Charlie Kirk activist US shooting

Charlie Kirk’s shooting has been condemned as a needless act of violence. Photo: AAP

In a video address on Wednesday night (US time), Trump said it was a “dark moment for America”.

He vowed to track down and punish the “monster” responsible and anyone else connected with the “political assassination”.

“My administration will find each and every one of those who contributed to this atrocity and to other political violence, including the organisations that funded and supported it,” he said.

During his address, Trump blamed the “radical left” for encouraging violence against those who did not share their political views.

He said the left had compared “wonderful Americans like Charlie to Nazis and the world’s worst mass murderers and criminals”.

“This kind of rhetoric is directly responsible for the terrorism that we’re seeing in our country today, and it must stop right now,” he said.

“An assassin tried to silence him with a bullet, but he failed because together we will ensure that his voice, his message and his legacy will live on for countless generations to come.”

Trump has ordered flags across the US to be flown at half-mast for the rest of the week.

Charlie Kirk

Police smother the campus after the shooting. Photo: AAP

Kirk was speaking at a debate hosted by his nonprofit political organisation.

Immediately before the shooting, he was taking questions from the crowd about mass shootings and gun violence.

“Do you know how many transgender Americans have been mass shooters over the last 10 years?” an audience member asked. Kirk responded: “Too many.”

The questioner followed up: “Do you know how many mass shooters there have been in America over the last 10 years?”

“Counting or not counting gang violence?” Kirk asked.

Then a single shot rang out.

The event had been met with divided opinions on campus. An online petition calling for university administrators to bar Kirk from appearing received nearly 1000 signatures.

Kirk personified the pugnacious, populist conservatism that has taken over the Republican Party in the age of Trump.

He was an unabashed Christian conservative who often made provocative statements about gender, race and politics.

A backer of Trump during the President’s initial 2016 run, Kirk took Turning Point from one of a constellation of well-funded conservative groups to the heart of the right-of-centre universe.

Turning Point’s political wing helped run get-out-the-vote efforts for Trump’s 2024 campaign, trying to energise disaffected conservatives who rarely vote.

Trump won Arizona, Turning Point’s home state, by five percentage points after narrowly losing it in 2020. The group is known for its events that often feature strobe lighting and pyrotechnics.
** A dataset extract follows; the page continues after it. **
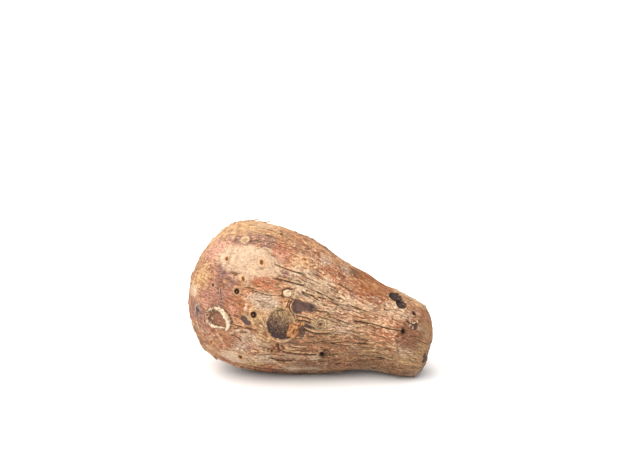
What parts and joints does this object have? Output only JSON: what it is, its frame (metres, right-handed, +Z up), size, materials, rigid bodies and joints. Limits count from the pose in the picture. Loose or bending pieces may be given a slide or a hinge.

It claims more than 250,000 student members.

Kirk started as an unofficial adviser during Trump’s 2016 campaign and more recently became a confidant.

Utah governor's update

Source: KSL

Kirk showed off an apocalyptic style in his popular podcast, radio show and on the campaign trail. During an appearance with Trump in Georgia last autumn, he said Democrats “stand for everything God hates”.

Kirk called the Trump versus Kamala Harris choice “a spiritual battle”.

He was a regular presence on college campuses. Last year, for the social media program Surrounded, he faced off against 20 liberal college students to defend his viewpoints, including that abortion is murder and should be illegal.

The author of several books, including one on the US Second Amendment, Kirk was a staunch supporter of gun rights.

“I think it’s worth to have a cost of, unfortunately, some gun deaths every single year so that we can have the Second Amendment to protect our other God-given rights,” Kirk said at a Turning Point event in Salt Lake City in 2023, adding that gun deaths could be reduced but would never go away.

Kirk announced he was organising buses to travel to Washington to back Trump on January  6, 2021, and later invoked the Fifth Amendment rather than answer questions from the Jan 6 subcommittee.

Also in 2021, as he stepped up criticism of the Black Lives Matter movement on college campuses, Kirk called George Floyd, the black man whose 2020 murder at the hands of Minneapolis police sparked protests that roiled Trump’s last full year in office, a “scumbag”.

But as younger voters shifted right in 2024 and Trump ran up a five-point margin of victory in Arizona, Kirk and his allies claimed vindication of his view of a sharp-elbowed, culture-war-oriented conservatism.

Kirk’s evangelical Christian beliefs were intertwined with his political perspective, and he argued that there was no true separation of church and state.

He also referenced the Seven Mountain Mandate that specifies seven areas where Christians are to lead — politics, religion, media, business, family, education and the arts, and entertainment.

Kirk argued for a new conservatism that advocated for freedom of speech, challenging Big Tech and the media, and putting working-class Americans beyond the nation’s capital at the centre of priorities.

“We have to ask ourselves a question as a conservative movement: Are we going to revert back to the party of the status quo ruling class?” he said in his speech opening the Conservative Political Action Conference in 2020.

“Or are we going to learn from what I call the MAGA doctrine? The MAGA doctrine, which is a doctrine of American renewal, revival, one that America is the greatest country in the history of the world.”

Admirers stressed that, for all of Kirk’s confrontational rhetoric, he relished debate and the free exchange of ideas.

Kirk was married to podcaster Erika Frantzve. They have two young children.